### DIRECTIONS FOR THIS TASK
Write out every record below exactly as it appears.

Entries with parts and joints
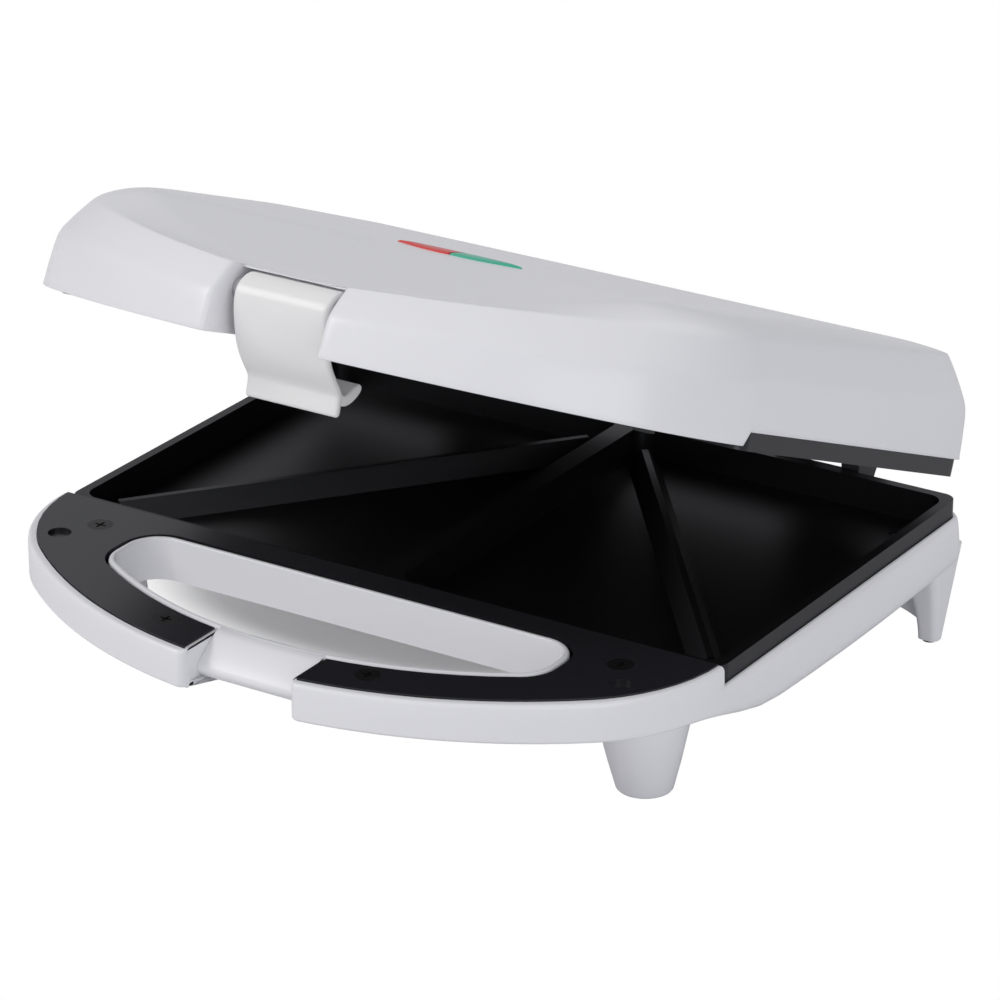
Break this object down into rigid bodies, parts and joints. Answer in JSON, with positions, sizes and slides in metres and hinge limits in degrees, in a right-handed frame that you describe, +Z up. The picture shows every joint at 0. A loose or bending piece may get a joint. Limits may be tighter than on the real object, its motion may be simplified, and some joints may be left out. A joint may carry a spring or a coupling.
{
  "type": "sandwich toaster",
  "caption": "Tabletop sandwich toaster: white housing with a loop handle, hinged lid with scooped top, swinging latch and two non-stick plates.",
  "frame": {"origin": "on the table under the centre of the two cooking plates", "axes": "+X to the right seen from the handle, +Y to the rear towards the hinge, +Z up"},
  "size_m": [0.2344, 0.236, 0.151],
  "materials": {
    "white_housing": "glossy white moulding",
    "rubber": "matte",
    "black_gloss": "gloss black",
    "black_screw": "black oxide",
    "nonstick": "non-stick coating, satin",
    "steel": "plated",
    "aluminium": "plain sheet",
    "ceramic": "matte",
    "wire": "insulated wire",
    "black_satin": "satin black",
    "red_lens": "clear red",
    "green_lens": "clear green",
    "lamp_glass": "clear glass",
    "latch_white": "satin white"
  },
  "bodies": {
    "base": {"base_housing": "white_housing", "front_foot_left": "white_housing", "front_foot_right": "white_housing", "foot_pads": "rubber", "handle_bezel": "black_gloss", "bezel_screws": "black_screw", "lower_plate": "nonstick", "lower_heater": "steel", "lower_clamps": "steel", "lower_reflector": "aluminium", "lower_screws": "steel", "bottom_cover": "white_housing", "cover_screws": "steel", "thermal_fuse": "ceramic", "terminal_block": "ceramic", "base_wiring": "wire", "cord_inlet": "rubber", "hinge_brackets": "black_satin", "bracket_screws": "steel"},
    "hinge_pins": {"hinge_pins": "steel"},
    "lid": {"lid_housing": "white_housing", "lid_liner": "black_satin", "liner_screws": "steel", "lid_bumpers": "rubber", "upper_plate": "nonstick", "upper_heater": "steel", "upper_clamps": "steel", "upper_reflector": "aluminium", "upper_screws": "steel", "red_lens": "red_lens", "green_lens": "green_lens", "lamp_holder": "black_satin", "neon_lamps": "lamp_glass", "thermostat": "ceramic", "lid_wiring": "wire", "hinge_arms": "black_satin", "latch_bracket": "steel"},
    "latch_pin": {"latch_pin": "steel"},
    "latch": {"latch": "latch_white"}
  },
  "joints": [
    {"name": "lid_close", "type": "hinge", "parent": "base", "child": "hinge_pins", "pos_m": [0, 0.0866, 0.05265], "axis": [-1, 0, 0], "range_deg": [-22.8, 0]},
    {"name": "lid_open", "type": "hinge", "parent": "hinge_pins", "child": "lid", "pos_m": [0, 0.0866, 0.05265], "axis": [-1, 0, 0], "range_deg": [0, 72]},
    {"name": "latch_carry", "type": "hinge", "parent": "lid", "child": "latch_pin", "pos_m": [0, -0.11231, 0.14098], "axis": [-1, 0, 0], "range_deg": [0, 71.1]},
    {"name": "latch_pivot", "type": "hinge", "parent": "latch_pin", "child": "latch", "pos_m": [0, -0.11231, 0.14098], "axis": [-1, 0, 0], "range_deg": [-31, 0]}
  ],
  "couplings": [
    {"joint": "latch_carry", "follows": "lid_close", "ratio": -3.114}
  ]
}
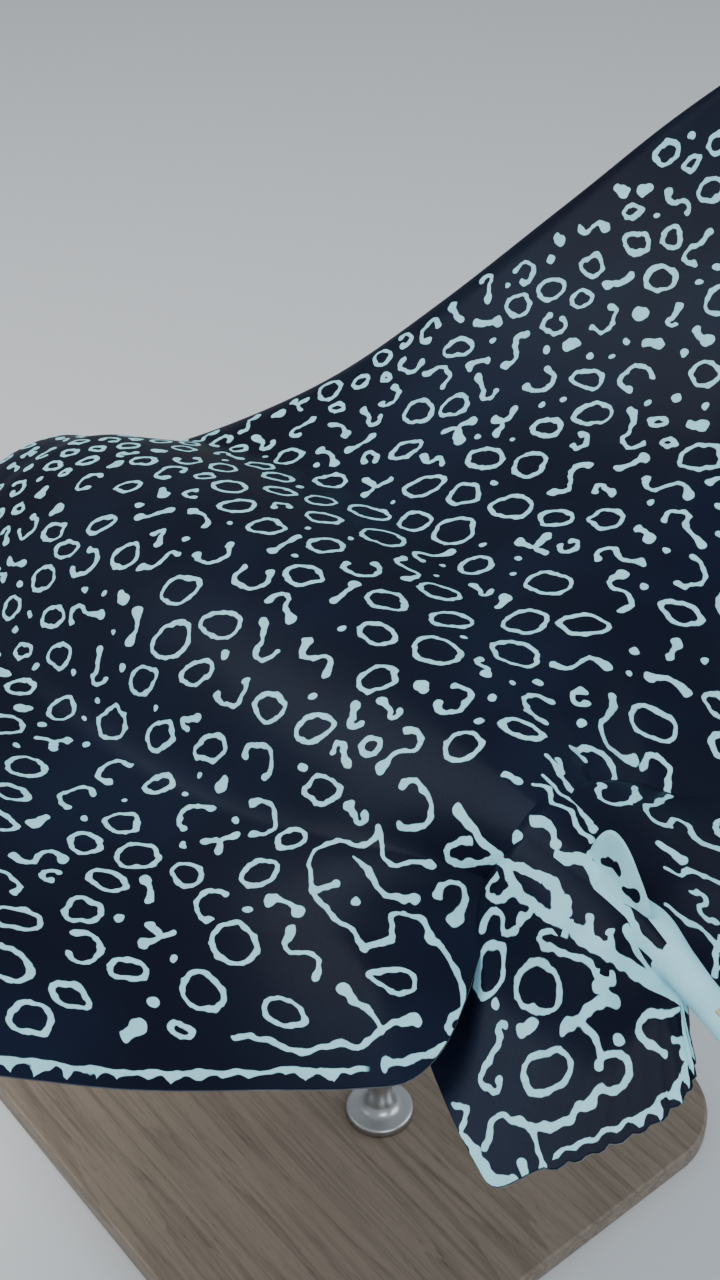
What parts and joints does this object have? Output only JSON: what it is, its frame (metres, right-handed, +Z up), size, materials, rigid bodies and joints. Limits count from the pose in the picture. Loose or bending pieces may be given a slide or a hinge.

### THE COMPLETED TASK
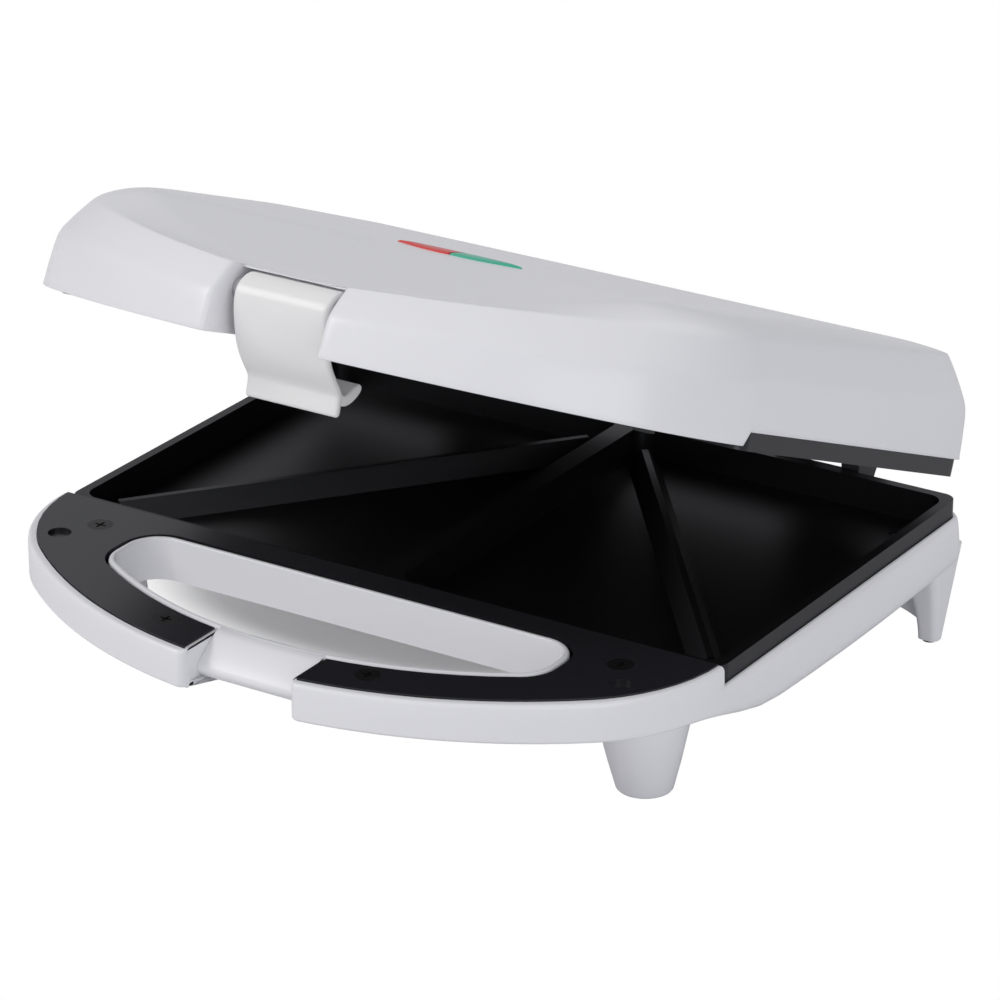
Break this object down into rigid bodies, parts and joints. Answer in JSON, with positions, sizes and slides in metres and hinge limits in degrees, in a right-handed frame that you describe, +Z up. The picture shows every joint at 0. A loose or bending piece may get a joint. Limits may be tighter than on the real object, its motion may be simplified, and some joints may be left out. A joint may carry a spring or a coupling.
{
  "type": "sandwich toaster",
  "caption": "Tabletop sandwich toaster: white housing with a loop handle, hinged lid with scooped top, swinging latch and two non-stick plates.",
  "frame": {"origin": "on the table under the centre of the two cooking plates", "axes": "+X to the right seen from the handle, +Y to the rear towards the hinge, +Z up"},
  "size_m": [0.2344, 0.236, 0.151],
  "materials": {
    "white_housing": "glossy white moulding",
    "rubber": "matte",
    "black_gloss": "gloss black",
    "black_screw": "black oxide",
    "nonstick": "non-stick coating, satin",
    "steel": "plated",
    "aluminium": "plain sheet",
    "ceramic": "matte",
    "wire": "insulated wire",
    "black_satin": "satin black",
    "red_lens": "clear red",
    "green_lens": "clear green",
    "lamp_glass": "clear glass",
    "latch_white": "satin white"
  },
  "bodies": {
    "base": {"base_housing": "white_housing", "front_foot_left": "white_housing", "front_foot_right": "white_housing", "foot_pads": "rubber", "handle_bezel": "black_gloss", "bezel_screws": "black_screw", "lower_plate": "nonstick", "lower_heater": "steel", "lower_clamps": "steel", "lower_reflector": "aluminium", "lower_screws": "steel", "bottom_cover": "white_housing", "cover_screws": "steel", "thermal_fuse": "ceramic", "terminal_block": "ceramic", "base_wiring": "wire", "cord_inlet": "rubber", "hinge_brackets": "black_satin", "bracket_screws": "steel"},
    "hinge_pins": {"hinge_pins": "steel"},
    "lid": {"lid_housing": "white_housing", "lid_liner": "black_satin", "liner_screws": "steel", "lid_bumpers": "rubber", "upper_plate": "nonstick", "upper_heater": "steel", "upper_clamps": "steel", "upper_reflector": "aluminium", "upper_screws": "steel", "red_lens": "red_lens", "green_lens": "green_lens", "lamp_holder": "black_satin", "neon_lamps": "lamp_glass", "thermostat": "ceramic", "lid_wiring": "wire", "hinge_arms": "black_satin", "latch_bracket": "steel"},
    "latch_pin": {"latch_pin": "steel"},
    "latch": {"latch": "latch_white"}
  },
  "joints": [
    {"name": "lid_close", "type": "hinge", "parent": "base", "child": "hinge_pins", "pos_m": [0, 0.0866, 0.05265], "axis": [-1, 0, 0], "range_deg": [-22.8, 0]},
    {"name": "lid_open", "type": "hinge", "parent": "hinge_pins", "child": "lid", "pos_m": [0, 0.0866, 0.05265], "axis": [-1, 0, 0], "range_deg": [0, 72]},
    {"name": "latch_carry", "type": "hinge", "parent": "lid", "child": "latch_pin", "pos_m": [0, -0.11231, 0.14098], "axis": [-1, 0, 0], "range_deg": [0, 71.1]},
    {"name": "latch_pivot", "type": "hinge", "parent": "latch_pin", "child": "latch", "pos_m": [0, -0.11231, 0.14098], "axis": [-1, 0, 0], "range_deg": [-31, 0]}
  ],
  "couplings": [
    {"joint": "latch_carry", "follows": "lid_close", "ratio": -3.114}
  ]
}
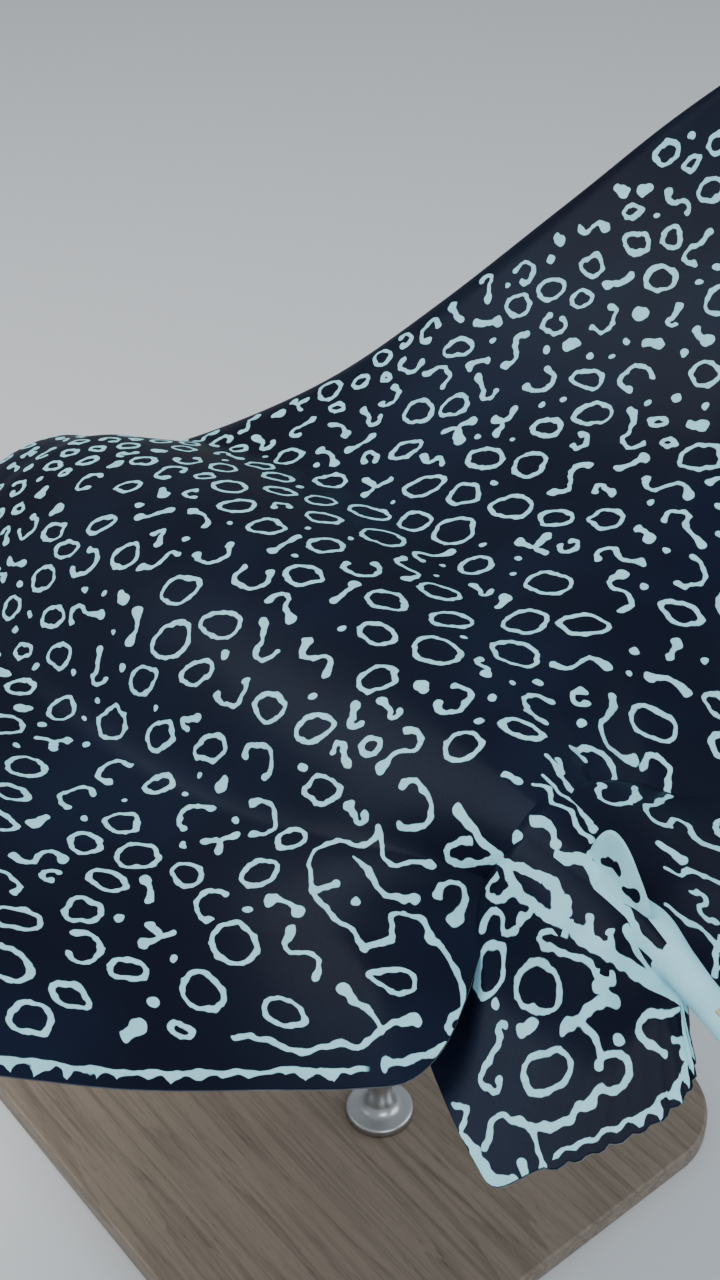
What parts and joints does this object have? Output only JSON: what it is, its frame (metres, right-handed, +Z up), size, materials, rigid bodies and joints. Limits count from the pose in the picture. Loose or bending pieces may be given a slide or a hinge.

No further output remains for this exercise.